Talal Asad merkte etwas an, woran man sich in Relation zur modernen Politik von Terror, Krieg und Gefängnislagern erinnern sollte: „Ein ­säkularer Staat garantiert keine Duldung. Er bringt verschiedene Strukturen von Ambition und Furcht ins Spiel. Das Recht hat niemals die Abschaffung von Gewalt zum Ziel, da sein Ziel immer in der Regulierung von Gewalt besteht.“

Diskurs ist mehr als Rede. Er bestimmt sowohl Weltsicht als auch Praxis. Man muss nur über die architekto­nische Zeichensprache moderner Schulen oder Finanzinstitutionen nachdenken oder über die verfahrenstechnische Zeichensprache der Wahl-Demokratie, die kommerzielle Zeichensprache von Supermärkten, die militärische Zeichensprache von modernen Flughäfen oder vielleicht die juristische Zeichensprache von Meinungs- und Religionsfreiheit. Wie wirkt sich der ­säkulare Diskurs auf Verhalten und Weltanschauung von Menschen aus, die innerhalb dieser Gesellschaften interagieren?
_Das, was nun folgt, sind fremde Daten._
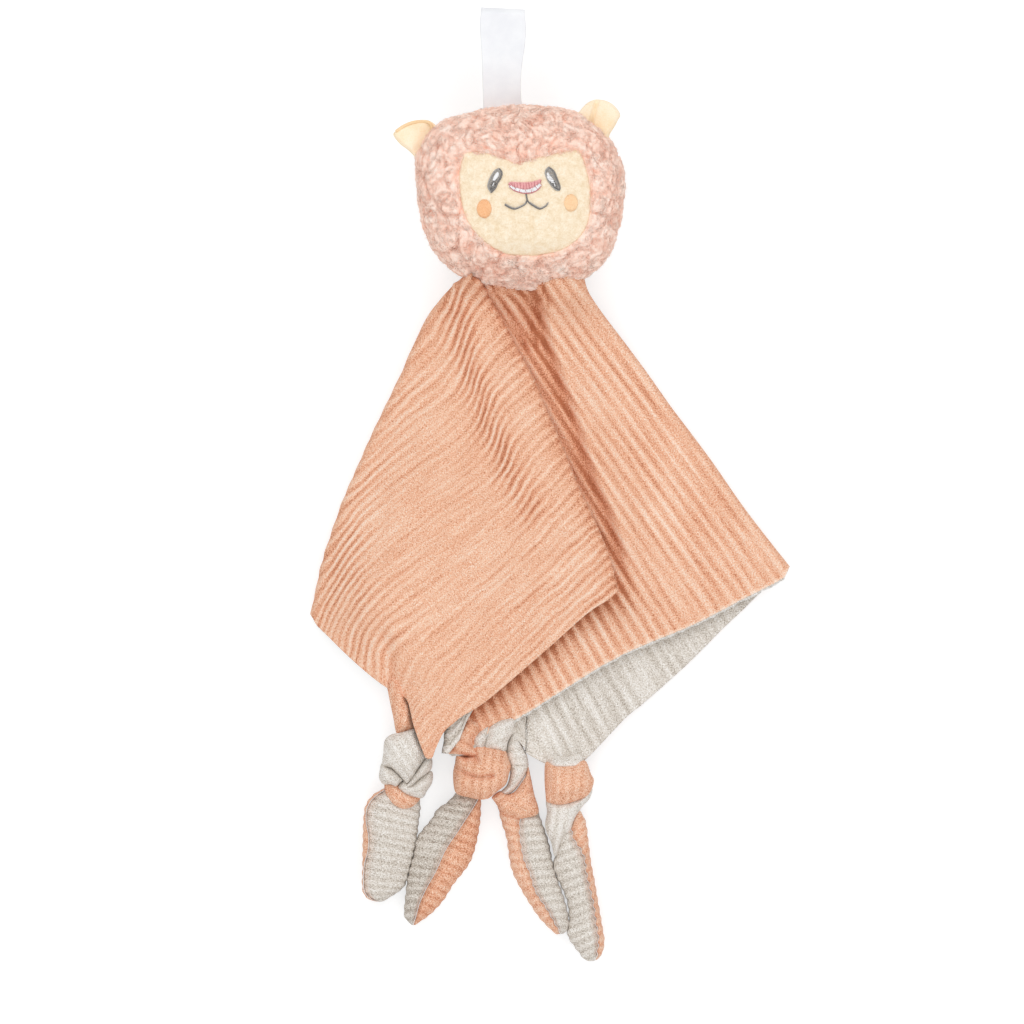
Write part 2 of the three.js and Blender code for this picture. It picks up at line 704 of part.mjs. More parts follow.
// Body lofted from rows of left edge, right edge, bottom and top
function loft(rows, sides, roundness) {
  return rings(rows.map(({ left, right, low, high }) => {
    const ring = [];
    for (let i = 0; i < sides; i += 1) {
      const turn = (i + 0.5) / sides * Math.PI * 2;
      const share = (1 + signedPower(Math.cos(turn), roundness)) / 2;
      const p = left.clone().lerp(right, share);
      const z = (low + high) / 2 + (high - low) / 2 * signedPower(Math.sin(turn), roundness);
      ring.push(new THREE.Vector3(p.x, p.y, Math.max(0, z)));
    }
    return ring;
  }));
}

const tailRows = 10;
const pinchShare = 0.1;
const pinchDepth = 0.45;
function tailHalf(leftShares, rightShares, seamOnRight) {
  const left = path(leftShares);
  const right = path(rightShares);
  const rows = [];
  for (let i = 0; i <= tailRows; i += 1) {
    const share = mix(0.02, 0.97, i / tailRows);
    const a = along(left, share);
    const b = along(right, share);
    const across = b.clone().sub(a).normalize();
    const width = a.distanceTo(b);
    const pinch = Math.max(0, 1 - share / pinchShare) ** 2 * pinchDepth * width;
    a.addScaledVector(across, seamOnRight ? pinch : seamGap / 2);
    b.addScaledVector(across, seamOnRight ? -seamGap / 2 : -pinch);
    const full = Math.min(1, Math.sin(share * Math.PI) ** 0.5 + 0.12);
    const wide = Math.min(1, a.distanceTo(b) / tailThickness + 0.25);
    rows.push({ left: a, right: b, low: -restCut, high: mix(0, tailThickness, full * wide) });
  }
  return loft(rows, 10, tailRoundness);
}

const tails = [
  { name: 'tail_1', left: tailOneLeftShares, seam: tailOneSeamShares, right: tailOneRightShares, coral: 'left' },
  { name: 'tail_2', left: tailTwoLeftShares, seam: tailTwoSeamShares, right: tailTwoRightShares, coral: 'right' },
  { name: 'tail_3', left: tailThreeLeftShares, seam: tailThreeSeamShares, right: tailThreeRightShares, coral: 'left' },
  { name: 'tail_4', left: tailFourLeftShares, seam: tailFourSeamShares, right: tailFourRightShares, coral: 'right' },
];
tails.forEach(({ name, left, seam, right, coral }) => {
  const near = tailHalf(left, seam, true);
  const far = tailHalf(seam, right, false);
  add(`${name}_coral`, coral === 'left' ? near : far, coralKnit);
  add(`${name}_grey`, coral === 'left' ? far : near, greyKnit);
});

// Knots. A strand of gathered corner runs through one or two wraps.
function strand(shares, widths, lows, highs) {
  const line = path(shares);
  const rows = shares.map((_, i) => {
    const share = i / (shares.length - 1);
    const direction = heading(line, share);
    const across = new THREE.Vector2(direction.y, -direction.x);
    if (across.x < 0) across.negate();
    return {
      left: line[i].clone().addScaledVector(across, -widths[i] / 2),
      right: line[i].clone().addScaledVector(across, widths[i] / 2),
      low: lows[i],
      high: highs[i],
    };
  });
  return loft(rows, 12, strandRoundness);
}

const knots = [
  {
    name: 'knot_1', strandPaint: coralKnit, wrapPaint: greyKnit,
    lineShares: [[-0.155, -0.21], [-0.151, -0.231], [-0.146, -0.254], [-0.146, -0.291], [-0.146, -0.308]],
    widthShares: [0.34, 0.36, 0.34, 0.34, 0.3],
    lowShares: [0.3, 0.3, 0.29, 0.28, 0.28],
    highShares: [0.5, 0.48, 0.46, 0.44, 0.42],
    wraps: [
      { centreShares: [-0.146, -0.273], widthShare: 0.94, depthShare: 0.74, heightShare: 0.54, bandShare: 0.23,
        tilt: -0.08, levelShare: 0.37 },
      { centreShares: [-0.145, -0.301], widthShare: 0.94, depthShare: 0.7, heightShare: 0.54, bandShare: 0.23,
        tilt: 0.03, levelShare: 0.35 },
    ],
  },
  {
    name: 'knot_2', strandPaint: greyKnit, wrapPaint: coralKnit,
    lineShares: [[-0.076, -0.2395], [-0.071, -0.256], [-0.069, -0.286], [-0.07, -0.302], [-0.071, -0.31]],
    widthShares: [0.36, 0.36, 0.3, 0.3, 0.26],
    lowShares: [0.5, 0.4, 0.36, 0.34, 0.34],
    highShares: [0.68, 0.6, 0.58, 0.54, 0.52],
    wraps: [
      { centreShares: [-0.069, -0.273], widthShare: 1.1, depthShare: 0.84, heightShare: 0.48, bandShare: 0.25,
        tilt: 0.04, levelShare: 0.47 },
      { centreShares: [-0.068, -0.298], widthShare: 1.04, depthShare: 0.8, heightShare: 0.48, bandShare: 0.25,
        tilt: -0.04, levelShare: 0.44 },
    ],
  },
  {
    name: 'knot_3', strandPaint: greyKnit, wrapPaint: coralKnit,
    lineShares: [[-0.0255, -0.2655], [-0.026, -0.288], [-0.026, -0.313], [-0.026, -0.323]],
    widthShares: [0.34, 0.26, 0.2, 0.2],
    lowShares: [0.12, 0.21, 0.21, 0.2],
    highShares: [0.3, 0.34, 0.33, 0.33],
    wraps: [
      { centreShares: [-0.026, -0.313], widthShare: 0.66, depthShare: 0.54, heightShare: 0.62, bandShare: 0.17,
        tilt: -0.26, levelShare: 0.27 },
    ],
  },
  {
    name: 'knot_4', strandPaint: greyKnit, wrapPaint: coralKnit,
    lineShares: [[0.016, -0.2735], [0.017, -0.296], [0.017, -0.311], [0.017, -0.32], [0.018, -0.334]],
    widthShares: [0.3, 0.32, 0.34, 0.42, 0.46],
    lowShares: [0.26, 0.26, 0.26, 0.25, 0.05],
    highShares: [0.44, 0.46, 0.46, 0.46, 0.42],
    wraps: [
      { centreShares: [0.017, -0.3005], widthShare: 0.9, depthShare: 0.72, heightShare: 0.68, bandShare: 0.22,
        tilt: 0.03, levelShare: 0.36 },
    ],
  },
];

const ofKnot = (shares) => shares.map((share) => share * knotSize);
knots.forEach((knot) => {
  const { name, lineShares, widthShares, lowShares, highShares } = knot;
  const cord = strand(lineShares, ofKnot(widthShares), ofKnot(lowShares), ofKnot(highShares));
  add(`${name}_strand`, cord, knot.strandPaint);
  knot.wraps.forEach((turn, i) => {
    const sizes = ofKnot([turn.levelShare, turn.widthShare, turn.depthShare, turn.heightShare, turn.bandShare]);
    add(`${name}_wrap_${i + 1}`, wrap(plan(turn.centreShares), ...sizes, turn.tilt), knot.wrapPaint);
  });
});

// Centre the toy over the origin and rest it on the ground plane
group.updateMatrixWorld(true);
const box = new THREE.Box3().setFromObject(group);
const shift = box.getCenter(new THREE.Vector3()).negate().setZ(-box.min.z);
group.children.forEach((mesh) => mesh.geometry.translate(shift.x, shift.y, shift.z));
group.children.forEach((mesh) => mesh.geometry.computeVertexNormals());

export default group;
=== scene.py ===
import math

import bmesh
import bpy
import numpy as np
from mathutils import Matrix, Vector


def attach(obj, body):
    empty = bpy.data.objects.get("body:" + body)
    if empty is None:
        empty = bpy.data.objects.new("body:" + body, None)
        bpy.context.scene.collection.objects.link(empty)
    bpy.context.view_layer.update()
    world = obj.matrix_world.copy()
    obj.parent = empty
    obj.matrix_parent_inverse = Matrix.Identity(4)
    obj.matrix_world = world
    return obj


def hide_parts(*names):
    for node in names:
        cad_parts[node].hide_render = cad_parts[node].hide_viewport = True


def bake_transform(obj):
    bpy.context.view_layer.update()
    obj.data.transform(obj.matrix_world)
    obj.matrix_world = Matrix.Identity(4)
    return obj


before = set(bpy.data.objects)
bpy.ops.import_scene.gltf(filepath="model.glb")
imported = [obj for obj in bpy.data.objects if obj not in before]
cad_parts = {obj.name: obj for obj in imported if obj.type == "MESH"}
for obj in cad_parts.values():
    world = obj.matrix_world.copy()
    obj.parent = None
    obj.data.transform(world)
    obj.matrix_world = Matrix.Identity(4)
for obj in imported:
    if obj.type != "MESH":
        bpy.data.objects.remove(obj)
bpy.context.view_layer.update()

rng = np.random.default_rng(7)

# Plan view: one pixel of the photographed layout is 0.42 mm. All shape work is in millimetres.
PIXEL = 0.42
CENTRE = (550.0, 484.0)
SHIFT_Y = -1.97
MM = 0.001
TURN = 2 * math.pi


def plan(points):
    p = np.asarray(points, float)
    return np.stack([(p[..., 0] - CENTRE[0]) * PIXEL, (CENTRE[1] - p[..., 1]) * PIXEL + SHIFT_Y], -1)


def smooth(t):
    t = np.clip(t, 0.0, 1.0)
    return t * t * (3.0 - 2.0 * t)


def unit(v, spare=0.0):
    """Directions of length one. A little to spare keeps a length of nothing from dividing."""
    return v / (np.linalg.norm(v, axis=-1, keepdims=True) + spare)


def above(p, row, width):
    """Grows from none to one over a width in millimetres above a row of the photograph."""
    return smooth((p[..., 1] - plan([0, row])[1]) / width)


def resample(line, shares):
    """Points at shares of a line's length."""
    line = np.asarray(line, float)
    lengths = np.linalg.norm(np.diff(line, axis=0), axis=1)
    run = np.concatenate([[0.0], np.cumsum(lengths)])
    s = np.asarray(shares, float) * run[-1]
    return np.stack([np.interp(s, run, line[:, k]) for k in range(line.shape[1])], -1)


def rounded(line, count=60, closed=False):
    """A smooth curve through the points of a line."""
    p = np.asarray(line, float)
    if closed:
        p = np.concatenate([p[-2:], p, p[:3]])
    else:
        p = np.concatenate([[2 * p[0] - p[1]], p, [2 * p[-1] - p[-2]]])
    out = []
    spans = len(p) - 3
    per = max(2, count // spans)
    for i in range(closed, spans - closed):
        a, b, c, d = p[i:i + 4]
        for t in np.arange(per) / per:
            out.append(0.5 * ((2 * b) + (c - a) * t + (2 * a - 5 * b + 4 * c - d) * t * t
                              + (3 * b - a - 3 * c + d) * t ** 3))
    if not closed:
        out.append(p[-2])
    return np.array(out)


def inside(poly, p):
    """Whether each point lies in an outline."""
    x, y = p[..., 0], p[..., 1]
    odd = np.zeros(x.shape, bool)
    for (ax, ay), (bx, by) in zip(poly, np.roll(poly, 1, axis=0)):
        if ay == by:
            continue
        cross = (ay > y) != (by > y)
        odd ^= cross & (x < ax + (bx - ax) * (y - ay) / (by - ay))
    return odd


def edge_distance(poly, p, closed=True):
    """Distance from each point to the nearest edge of a line or outline."""
    best = np.full(p.shape[:-1], 1e9)
    pairs = zip(poly, np.roll(poly, 1, axis=0)) if closed else zip(poly[:-1], poly[1:])
    for a, b in pairs:
        edge = b - a
        length = float(edge @ edge)
        if length == 0:
            continue
        offset = p - a
        t = np.clip((offset @ edge) / length, 0, 1)
        best = np.minimum(best, np.linalg.norm(offset - t[..., None] * edge, axis=-1))
    return best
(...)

Gibt es neue muslimische Diskurse?
Es mag nützlich sein, mit Beispielen von neuen muslimischen Diskursen in säkularen Gesellschaften zu schließen, denen es gelungen ist, die säkulare Darstellung des Islam zu überwinden und gegen das zu tauschen, was er traditionell für Muslime ist. Jüngere ­Initiativen in Richtung einer Erneuerung (Tadsch­did) bei Lehre, Politik, Wirtschaft, Medien, Sozialarbeit, Landwirtschaft usw. verdienen sicherlich eine Untersuchung.

Diese Themen jedoch brauchen eine gesonderte Untersuchung. Und der Anfang von allem liegt in der vorsichtigen Betrachtung entscheidender Fragen zu muslimischen Identitäten, Weltanschauungen und Lebensweisen innerhalb – oder vielleicht außerhalb – der Grenzen des Säkularen.